What to do: Transcribe only the lines from the line with "live contact's tab" through the line with "cad_parts[node].hide_render = cad_parts[node].hide_viewport", exactly, counting both of those lines as part of the stretch.

(3D code data)
┌────────
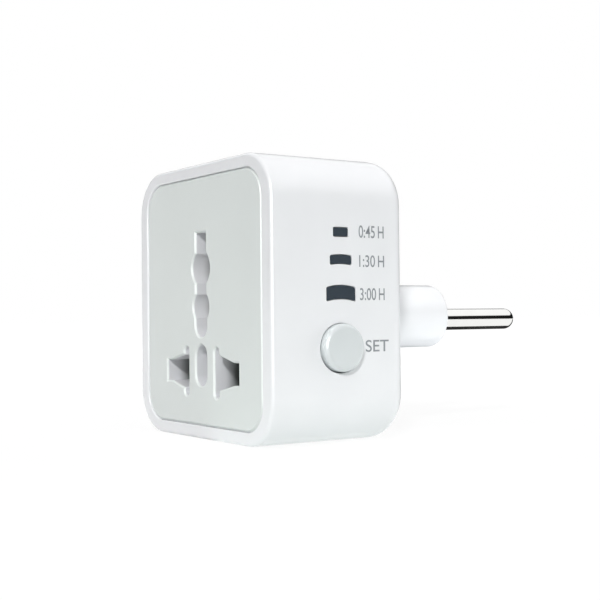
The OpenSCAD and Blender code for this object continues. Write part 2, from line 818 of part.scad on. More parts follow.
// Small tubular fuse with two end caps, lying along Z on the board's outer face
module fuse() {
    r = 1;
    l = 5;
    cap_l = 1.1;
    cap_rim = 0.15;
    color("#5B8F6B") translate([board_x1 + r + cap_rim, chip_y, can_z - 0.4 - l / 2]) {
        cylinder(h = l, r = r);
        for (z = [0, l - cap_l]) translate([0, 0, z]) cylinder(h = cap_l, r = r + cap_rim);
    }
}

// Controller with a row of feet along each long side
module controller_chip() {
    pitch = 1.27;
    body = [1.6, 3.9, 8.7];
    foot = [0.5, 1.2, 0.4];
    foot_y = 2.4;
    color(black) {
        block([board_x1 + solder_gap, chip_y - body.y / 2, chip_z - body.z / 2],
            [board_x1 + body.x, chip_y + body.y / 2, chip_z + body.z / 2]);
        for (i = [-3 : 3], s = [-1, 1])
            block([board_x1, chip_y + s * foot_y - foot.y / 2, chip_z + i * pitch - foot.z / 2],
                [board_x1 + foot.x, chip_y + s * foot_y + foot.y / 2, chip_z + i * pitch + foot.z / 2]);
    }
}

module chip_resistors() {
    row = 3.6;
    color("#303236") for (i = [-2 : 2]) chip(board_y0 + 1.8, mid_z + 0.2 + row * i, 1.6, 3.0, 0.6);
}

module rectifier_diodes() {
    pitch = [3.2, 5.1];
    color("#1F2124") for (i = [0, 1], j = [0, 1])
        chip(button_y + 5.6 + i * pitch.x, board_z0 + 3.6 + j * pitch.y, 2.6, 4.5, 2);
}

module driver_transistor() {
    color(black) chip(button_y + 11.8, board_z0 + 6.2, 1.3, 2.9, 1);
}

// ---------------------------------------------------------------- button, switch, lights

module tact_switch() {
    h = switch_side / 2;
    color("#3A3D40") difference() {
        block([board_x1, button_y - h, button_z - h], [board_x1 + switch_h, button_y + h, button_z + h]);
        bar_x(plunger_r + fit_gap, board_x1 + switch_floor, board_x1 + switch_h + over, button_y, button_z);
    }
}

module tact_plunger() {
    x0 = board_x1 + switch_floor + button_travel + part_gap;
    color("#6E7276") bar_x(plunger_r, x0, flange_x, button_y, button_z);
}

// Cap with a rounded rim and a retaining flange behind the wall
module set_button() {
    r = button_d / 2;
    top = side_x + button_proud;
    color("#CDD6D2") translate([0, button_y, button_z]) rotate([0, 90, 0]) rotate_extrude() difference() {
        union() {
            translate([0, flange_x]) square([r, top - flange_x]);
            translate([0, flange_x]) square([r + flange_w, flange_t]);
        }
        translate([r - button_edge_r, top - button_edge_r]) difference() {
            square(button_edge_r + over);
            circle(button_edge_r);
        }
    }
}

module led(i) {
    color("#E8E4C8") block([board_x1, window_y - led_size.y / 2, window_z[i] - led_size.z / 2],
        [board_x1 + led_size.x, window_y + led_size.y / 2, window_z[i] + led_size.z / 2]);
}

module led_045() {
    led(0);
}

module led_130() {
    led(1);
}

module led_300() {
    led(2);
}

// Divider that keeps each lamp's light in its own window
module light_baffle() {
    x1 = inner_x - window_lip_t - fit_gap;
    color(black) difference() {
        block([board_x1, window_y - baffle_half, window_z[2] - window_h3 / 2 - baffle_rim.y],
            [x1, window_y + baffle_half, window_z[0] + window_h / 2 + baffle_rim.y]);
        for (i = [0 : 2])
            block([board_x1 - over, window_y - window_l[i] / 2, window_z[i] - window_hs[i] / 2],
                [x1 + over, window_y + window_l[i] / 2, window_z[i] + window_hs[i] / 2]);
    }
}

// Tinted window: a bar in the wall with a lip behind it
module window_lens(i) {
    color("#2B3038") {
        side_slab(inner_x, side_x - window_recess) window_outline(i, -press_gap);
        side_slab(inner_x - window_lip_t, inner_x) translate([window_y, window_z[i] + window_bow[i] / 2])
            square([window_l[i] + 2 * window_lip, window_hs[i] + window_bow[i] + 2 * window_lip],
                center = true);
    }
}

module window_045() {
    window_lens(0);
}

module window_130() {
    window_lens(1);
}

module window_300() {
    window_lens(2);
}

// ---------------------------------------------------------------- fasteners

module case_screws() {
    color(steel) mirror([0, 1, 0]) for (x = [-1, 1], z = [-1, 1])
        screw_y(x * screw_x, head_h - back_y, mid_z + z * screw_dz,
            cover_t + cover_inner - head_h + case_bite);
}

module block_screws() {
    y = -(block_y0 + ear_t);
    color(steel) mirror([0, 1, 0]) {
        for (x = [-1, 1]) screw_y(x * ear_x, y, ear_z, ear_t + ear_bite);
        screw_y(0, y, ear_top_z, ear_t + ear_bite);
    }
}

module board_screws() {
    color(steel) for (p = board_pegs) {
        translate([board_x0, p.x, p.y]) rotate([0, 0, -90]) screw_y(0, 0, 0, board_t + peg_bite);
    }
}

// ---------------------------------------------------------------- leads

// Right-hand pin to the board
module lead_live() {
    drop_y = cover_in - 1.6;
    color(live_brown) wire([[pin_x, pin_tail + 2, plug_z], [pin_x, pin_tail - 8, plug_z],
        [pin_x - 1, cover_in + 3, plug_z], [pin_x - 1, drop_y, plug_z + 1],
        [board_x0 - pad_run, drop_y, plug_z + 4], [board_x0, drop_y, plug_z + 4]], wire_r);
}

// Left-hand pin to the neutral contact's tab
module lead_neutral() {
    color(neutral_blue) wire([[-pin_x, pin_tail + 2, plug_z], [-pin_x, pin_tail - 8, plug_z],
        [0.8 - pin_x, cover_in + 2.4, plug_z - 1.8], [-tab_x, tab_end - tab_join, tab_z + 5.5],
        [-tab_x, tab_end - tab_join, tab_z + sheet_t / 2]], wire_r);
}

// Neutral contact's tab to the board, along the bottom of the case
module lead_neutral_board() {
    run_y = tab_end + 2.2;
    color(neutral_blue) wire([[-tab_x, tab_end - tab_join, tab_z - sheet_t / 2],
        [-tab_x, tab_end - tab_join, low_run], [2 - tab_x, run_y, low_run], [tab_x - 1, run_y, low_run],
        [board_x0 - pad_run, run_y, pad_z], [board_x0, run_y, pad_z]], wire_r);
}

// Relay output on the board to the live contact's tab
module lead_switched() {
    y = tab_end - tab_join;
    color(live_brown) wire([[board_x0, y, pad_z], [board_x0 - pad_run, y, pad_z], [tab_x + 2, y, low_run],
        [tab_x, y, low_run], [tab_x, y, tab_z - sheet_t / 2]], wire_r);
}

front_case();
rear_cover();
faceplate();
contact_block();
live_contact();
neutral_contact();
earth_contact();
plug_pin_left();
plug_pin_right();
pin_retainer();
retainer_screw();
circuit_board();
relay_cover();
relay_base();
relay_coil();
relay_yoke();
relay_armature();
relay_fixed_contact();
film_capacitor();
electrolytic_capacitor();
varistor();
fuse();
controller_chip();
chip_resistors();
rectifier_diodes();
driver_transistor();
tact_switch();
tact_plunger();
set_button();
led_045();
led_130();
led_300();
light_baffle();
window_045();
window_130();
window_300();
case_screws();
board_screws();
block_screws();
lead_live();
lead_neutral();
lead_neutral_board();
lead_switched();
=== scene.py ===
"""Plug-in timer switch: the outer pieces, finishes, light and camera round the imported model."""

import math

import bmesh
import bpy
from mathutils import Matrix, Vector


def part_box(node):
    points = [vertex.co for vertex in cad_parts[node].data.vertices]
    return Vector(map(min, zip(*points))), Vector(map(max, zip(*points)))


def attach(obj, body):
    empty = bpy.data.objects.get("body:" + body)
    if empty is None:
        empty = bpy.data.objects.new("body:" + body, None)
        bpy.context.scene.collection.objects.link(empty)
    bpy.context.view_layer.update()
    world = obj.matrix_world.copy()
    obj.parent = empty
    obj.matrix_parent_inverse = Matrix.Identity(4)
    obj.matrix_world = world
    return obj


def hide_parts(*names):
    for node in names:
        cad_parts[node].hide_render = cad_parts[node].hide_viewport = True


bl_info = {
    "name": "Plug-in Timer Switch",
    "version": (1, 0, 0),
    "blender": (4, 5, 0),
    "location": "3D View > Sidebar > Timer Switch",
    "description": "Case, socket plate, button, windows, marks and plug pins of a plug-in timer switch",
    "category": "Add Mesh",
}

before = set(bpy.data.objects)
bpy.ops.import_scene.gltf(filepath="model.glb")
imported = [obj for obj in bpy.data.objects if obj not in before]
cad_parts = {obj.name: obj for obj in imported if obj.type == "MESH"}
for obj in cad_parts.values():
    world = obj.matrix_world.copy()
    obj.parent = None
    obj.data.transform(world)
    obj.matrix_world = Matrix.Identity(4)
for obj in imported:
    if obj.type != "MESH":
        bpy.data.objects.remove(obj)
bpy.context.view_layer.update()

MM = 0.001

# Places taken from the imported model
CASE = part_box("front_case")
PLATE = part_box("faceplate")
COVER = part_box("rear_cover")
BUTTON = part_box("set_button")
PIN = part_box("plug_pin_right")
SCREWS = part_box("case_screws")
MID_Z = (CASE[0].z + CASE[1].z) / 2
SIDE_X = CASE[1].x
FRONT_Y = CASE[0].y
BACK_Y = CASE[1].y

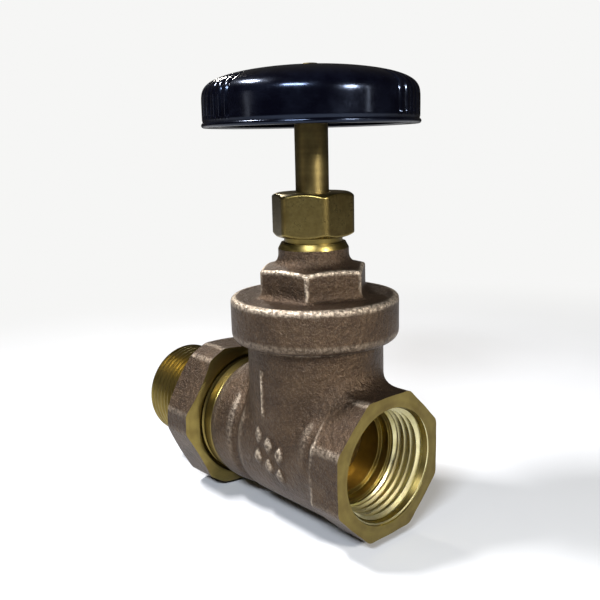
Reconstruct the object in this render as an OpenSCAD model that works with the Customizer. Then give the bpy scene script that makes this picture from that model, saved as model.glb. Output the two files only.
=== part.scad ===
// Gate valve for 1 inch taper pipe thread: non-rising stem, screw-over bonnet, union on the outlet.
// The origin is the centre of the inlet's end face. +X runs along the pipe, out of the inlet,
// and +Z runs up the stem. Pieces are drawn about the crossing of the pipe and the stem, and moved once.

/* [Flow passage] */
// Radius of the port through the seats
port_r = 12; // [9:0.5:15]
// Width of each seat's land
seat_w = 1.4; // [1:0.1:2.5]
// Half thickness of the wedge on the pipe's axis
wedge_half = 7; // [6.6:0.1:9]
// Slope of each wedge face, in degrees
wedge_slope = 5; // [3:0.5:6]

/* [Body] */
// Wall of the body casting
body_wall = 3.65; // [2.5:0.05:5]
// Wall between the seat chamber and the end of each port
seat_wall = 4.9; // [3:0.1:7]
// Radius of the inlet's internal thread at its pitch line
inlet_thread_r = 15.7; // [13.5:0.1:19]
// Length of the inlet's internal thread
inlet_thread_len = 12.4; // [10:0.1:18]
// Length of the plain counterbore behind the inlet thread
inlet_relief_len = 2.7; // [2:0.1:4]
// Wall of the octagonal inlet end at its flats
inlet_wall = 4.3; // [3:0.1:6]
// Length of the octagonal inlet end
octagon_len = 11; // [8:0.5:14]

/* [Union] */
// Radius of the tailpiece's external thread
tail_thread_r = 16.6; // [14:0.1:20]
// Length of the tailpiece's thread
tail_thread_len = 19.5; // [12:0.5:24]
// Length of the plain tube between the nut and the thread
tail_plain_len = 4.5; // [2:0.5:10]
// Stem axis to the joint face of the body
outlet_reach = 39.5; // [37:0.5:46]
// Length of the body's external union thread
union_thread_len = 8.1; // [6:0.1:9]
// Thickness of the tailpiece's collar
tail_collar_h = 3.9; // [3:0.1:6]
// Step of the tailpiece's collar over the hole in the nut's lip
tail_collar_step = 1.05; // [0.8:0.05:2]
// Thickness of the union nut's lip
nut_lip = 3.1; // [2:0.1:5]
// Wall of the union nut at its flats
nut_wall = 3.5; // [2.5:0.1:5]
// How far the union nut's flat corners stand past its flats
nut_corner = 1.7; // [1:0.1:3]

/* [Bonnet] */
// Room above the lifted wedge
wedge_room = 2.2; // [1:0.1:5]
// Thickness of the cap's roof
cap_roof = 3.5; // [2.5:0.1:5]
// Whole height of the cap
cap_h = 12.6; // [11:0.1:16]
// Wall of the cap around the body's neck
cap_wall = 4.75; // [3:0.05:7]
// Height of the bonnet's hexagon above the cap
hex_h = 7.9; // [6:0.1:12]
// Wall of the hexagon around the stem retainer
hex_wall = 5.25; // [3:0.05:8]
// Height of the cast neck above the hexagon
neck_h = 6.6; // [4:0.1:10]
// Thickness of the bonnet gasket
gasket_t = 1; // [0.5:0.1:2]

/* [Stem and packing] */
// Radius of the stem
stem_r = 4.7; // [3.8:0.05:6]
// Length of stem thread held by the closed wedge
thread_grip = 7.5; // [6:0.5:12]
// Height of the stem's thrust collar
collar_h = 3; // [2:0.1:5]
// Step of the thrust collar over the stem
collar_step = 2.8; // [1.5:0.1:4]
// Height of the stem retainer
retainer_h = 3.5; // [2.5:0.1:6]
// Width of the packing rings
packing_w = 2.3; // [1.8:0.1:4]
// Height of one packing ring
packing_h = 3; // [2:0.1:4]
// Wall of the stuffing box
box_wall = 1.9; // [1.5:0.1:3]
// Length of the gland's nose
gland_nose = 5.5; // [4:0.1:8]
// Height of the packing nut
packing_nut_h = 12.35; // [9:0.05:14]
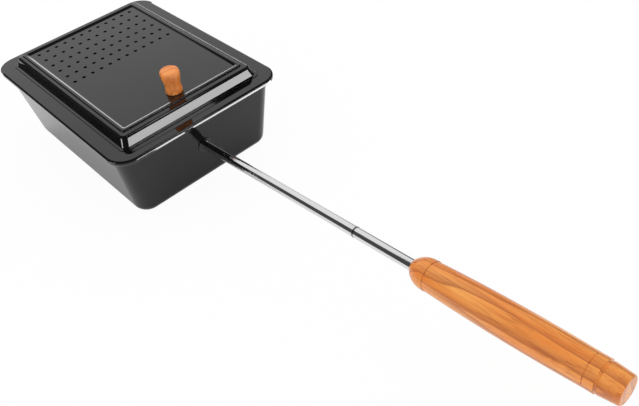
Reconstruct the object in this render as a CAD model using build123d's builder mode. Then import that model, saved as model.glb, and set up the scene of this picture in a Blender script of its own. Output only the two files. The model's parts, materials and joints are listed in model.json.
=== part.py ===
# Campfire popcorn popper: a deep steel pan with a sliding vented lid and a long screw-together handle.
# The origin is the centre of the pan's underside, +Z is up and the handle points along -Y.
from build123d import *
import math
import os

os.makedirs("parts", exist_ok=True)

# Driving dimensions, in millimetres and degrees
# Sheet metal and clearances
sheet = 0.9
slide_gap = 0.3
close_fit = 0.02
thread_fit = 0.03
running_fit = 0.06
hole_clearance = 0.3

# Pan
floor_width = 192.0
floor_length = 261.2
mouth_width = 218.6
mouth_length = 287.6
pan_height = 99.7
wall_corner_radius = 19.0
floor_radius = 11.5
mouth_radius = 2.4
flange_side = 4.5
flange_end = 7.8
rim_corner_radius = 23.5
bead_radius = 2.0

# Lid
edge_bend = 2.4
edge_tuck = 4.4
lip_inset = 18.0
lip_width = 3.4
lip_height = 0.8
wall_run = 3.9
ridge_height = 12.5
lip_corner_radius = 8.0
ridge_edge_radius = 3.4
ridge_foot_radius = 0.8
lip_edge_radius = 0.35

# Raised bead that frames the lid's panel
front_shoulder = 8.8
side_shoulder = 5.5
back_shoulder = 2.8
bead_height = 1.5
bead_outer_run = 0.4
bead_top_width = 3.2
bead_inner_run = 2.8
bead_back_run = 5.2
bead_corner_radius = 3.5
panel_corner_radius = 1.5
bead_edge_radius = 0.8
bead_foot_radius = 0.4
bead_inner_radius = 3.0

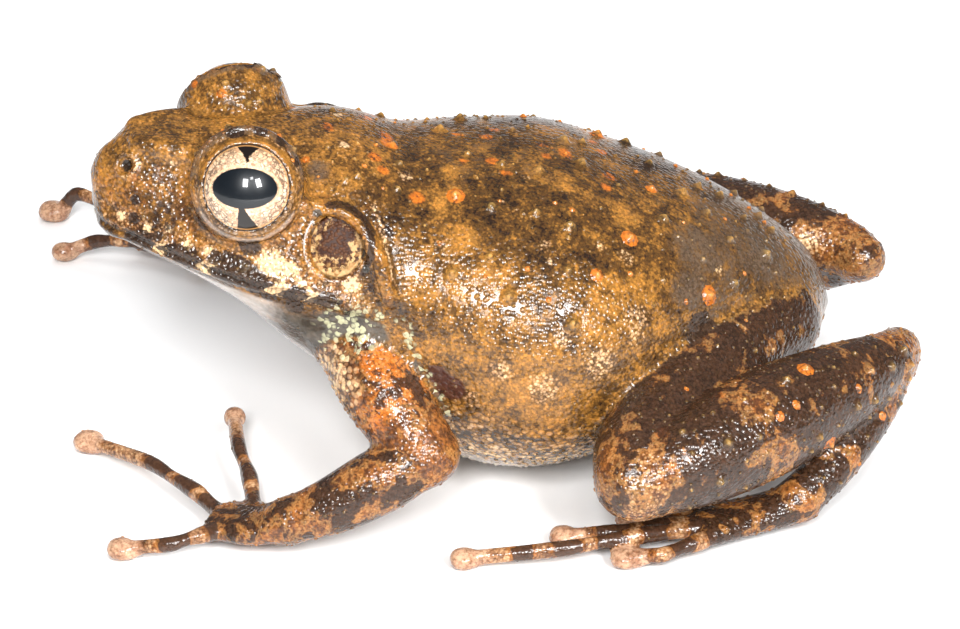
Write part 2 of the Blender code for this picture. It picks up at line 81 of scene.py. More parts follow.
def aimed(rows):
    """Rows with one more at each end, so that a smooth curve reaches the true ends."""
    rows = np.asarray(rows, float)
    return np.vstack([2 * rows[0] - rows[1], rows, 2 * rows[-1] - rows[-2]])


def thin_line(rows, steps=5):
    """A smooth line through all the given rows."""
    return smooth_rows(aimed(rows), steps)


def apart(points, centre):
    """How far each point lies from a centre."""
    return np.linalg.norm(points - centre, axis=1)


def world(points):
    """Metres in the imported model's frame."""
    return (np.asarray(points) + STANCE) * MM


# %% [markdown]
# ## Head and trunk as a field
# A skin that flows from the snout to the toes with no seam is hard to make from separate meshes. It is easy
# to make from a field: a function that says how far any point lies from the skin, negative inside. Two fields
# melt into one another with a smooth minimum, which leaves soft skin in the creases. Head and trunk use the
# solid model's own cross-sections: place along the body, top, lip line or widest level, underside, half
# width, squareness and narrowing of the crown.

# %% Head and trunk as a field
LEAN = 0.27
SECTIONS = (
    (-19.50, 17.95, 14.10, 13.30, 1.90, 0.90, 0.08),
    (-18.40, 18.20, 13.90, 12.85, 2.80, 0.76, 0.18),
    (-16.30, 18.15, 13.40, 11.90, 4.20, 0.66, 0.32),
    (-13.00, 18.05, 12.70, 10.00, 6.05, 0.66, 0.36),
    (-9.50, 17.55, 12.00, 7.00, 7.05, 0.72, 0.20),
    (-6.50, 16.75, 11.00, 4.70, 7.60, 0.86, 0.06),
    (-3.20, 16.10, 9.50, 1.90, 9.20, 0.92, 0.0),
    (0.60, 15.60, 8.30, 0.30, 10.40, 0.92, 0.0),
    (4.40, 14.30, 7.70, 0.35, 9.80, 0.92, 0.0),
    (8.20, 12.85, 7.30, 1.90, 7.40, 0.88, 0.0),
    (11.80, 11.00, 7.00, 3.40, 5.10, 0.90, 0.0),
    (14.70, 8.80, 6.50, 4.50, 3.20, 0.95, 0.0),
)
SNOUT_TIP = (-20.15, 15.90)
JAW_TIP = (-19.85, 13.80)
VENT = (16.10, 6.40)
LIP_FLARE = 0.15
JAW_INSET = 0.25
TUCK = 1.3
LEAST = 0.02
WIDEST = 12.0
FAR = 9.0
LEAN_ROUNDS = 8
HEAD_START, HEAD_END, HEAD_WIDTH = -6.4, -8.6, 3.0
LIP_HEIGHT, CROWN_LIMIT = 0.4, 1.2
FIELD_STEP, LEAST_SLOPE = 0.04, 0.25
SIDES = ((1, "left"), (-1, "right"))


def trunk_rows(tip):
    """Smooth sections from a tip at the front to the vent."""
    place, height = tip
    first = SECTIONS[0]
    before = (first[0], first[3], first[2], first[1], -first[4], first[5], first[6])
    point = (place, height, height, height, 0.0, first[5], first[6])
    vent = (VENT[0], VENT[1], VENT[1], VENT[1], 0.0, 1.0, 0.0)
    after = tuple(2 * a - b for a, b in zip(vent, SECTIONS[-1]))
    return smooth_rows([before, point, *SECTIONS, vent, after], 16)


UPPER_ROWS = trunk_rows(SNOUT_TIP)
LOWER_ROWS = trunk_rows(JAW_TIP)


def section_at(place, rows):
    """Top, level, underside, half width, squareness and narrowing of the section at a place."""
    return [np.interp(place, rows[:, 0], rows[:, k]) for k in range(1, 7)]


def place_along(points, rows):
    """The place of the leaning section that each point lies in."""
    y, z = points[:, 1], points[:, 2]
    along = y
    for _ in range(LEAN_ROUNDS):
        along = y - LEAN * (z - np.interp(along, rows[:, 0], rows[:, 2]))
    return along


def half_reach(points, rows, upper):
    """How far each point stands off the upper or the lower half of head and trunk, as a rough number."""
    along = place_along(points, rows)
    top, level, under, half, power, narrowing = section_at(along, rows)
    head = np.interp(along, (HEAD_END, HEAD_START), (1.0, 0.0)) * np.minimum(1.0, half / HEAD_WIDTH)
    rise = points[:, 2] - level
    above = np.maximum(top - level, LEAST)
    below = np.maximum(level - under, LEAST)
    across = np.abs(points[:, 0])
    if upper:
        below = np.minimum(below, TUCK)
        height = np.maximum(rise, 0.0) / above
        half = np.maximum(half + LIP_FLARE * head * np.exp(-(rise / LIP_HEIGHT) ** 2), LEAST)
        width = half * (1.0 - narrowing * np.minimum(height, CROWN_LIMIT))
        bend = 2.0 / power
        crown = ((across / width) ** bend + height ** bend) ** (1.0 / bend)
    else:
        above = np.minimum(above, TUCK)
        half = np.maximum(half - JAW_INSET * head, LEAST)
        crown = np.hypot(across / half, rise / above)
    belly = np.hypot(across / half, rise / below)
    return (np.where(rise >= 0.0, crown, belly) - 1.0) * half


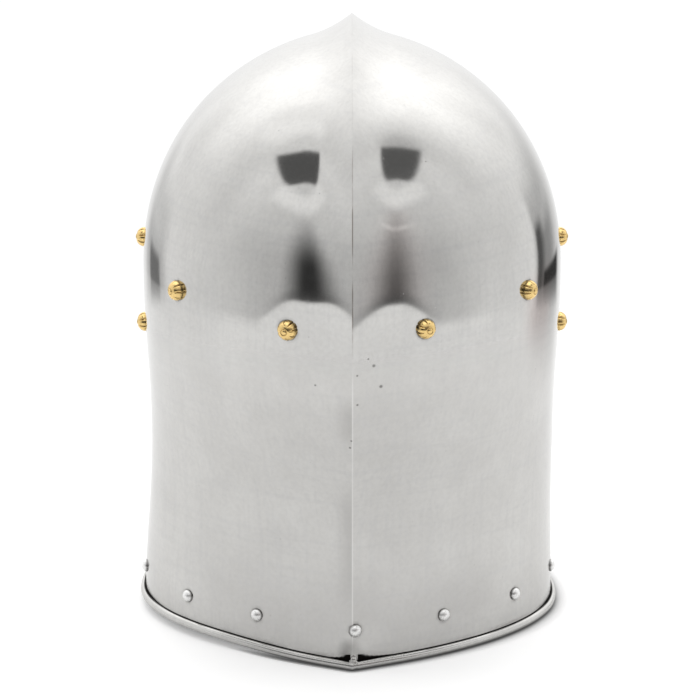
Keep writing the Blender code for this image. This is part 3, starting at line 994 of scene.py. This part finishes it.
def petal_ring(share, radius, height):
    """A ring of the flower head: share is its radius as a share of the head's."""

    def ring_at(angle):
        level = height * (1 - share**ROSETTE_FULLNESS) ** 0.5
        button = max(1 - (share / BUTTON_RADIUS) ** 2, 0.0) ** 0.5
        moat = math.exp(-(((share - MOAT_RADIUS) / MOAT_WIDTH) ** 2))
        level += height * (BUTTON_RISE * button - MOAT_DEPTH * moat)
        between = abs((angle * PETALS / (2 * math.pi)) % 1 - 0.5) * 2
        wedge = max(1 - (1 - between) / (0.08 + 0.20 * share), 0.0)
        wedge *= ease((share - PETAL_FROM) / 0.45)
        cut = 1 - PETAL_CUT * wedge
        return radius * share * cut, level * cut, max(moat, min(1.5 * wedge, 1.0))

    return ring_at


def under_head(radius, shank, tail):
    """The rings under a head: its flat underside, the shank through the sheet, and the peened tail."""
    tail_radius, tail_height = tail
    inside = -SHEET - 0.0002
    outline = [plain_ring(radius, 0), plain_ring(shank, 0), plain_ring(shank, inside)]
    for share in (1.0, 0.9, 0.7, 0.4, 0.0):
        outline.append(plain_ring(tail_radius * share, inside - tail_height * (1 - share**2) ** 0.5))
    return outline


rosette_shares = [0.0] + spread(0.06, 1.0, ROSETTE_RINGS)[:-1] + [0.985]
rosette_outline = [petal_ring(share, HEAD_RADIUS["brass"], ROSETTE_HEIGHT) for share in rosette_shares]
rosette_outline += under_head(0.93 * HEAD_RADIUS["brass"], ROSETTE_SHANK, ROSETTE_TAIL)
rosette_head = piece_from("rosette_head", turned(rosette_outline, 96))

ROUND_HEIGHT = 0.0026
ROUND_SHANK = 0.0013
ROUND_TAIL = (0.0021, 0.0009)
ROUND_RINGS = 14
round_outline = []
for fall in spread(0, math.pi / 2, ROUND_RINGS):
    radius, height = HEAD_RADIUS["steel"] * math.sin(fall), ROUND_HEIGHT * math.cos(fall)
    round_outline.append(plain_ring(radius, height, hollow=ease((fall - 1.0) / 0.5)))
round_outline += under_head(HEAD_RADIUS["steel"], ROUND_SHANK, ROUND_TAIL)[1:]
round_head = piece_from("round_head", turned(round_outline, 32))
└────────
Solution for this exercise:
// Relay output on the board to the live contact's tab
module lead_switched() {
    y = tab_end - tab_join;
    color(live_brown) wire([[board_x0, y, pad_z], [board_x0 - pad_run, y, pad_z], [tab_x + 2, y, low_run],
        [tab_x, y, low_run], [tab_x, y, tab_z - sheet_t / 2]], wire_r);
}

front_case();
rear_cover();
faceplate();
contact_block();
live_contact();
neutral_contact();
earth_contact();
plug_pin_left();
plug_pin_right();
pin_retainer();
retainer_screw();
circuit_board();
relay_cover();
relay_base();
relay_coil();
relay_yoke();
relay_armature();
relay_fixed_contact();
film_capacitor();
electrolytic_capacitor();
varistor();
fuse();
controller_chip();
chip_resistors();
rectifier_diodes();
driver_transistor();
tact_switch();
tact_plunger();
set_button();
led_045();
led_130();
led_300();
light_baffle();
window_045();
window_130();
window_300();
case_screws();
board_screws();
block_screws();
lead_live();
lead_neutral();
lead_neutral_board();
lead_switched();
=== scene.py ===
"""Plug-in timer switch: the outer pieces, finishes, light and camera round the imported model."""

import math

import bmesh
import bpy
from mathutils import Matrix, Vector


def part_box(node):
    points = [vertex.co for vertex in cad_parts[node].data.vertices]
    return Vector(map(min, zip(*points))), Vector(map(max, zip(*points)))


def attach(obj, body):
    empty = bpy.data.objects.get("body:" + body)
    if empty is None:
        empty = bpy.data.objects.new("body:" + body, None)
        bpy.context.scene.collection.objects.link(empty)
    bpy.context.view_layer.update()
    world = obj.matrix_world.copy()
    obj.parent = empty
    obj.matrix_parent_inverse = Matrix.Identity(4)
    obj.matrix_world = world
    return obj


def hide_parts(*names):
    for node in names:
        cad_parts[node].hide_render = cad_parts[node].hide_viewport = True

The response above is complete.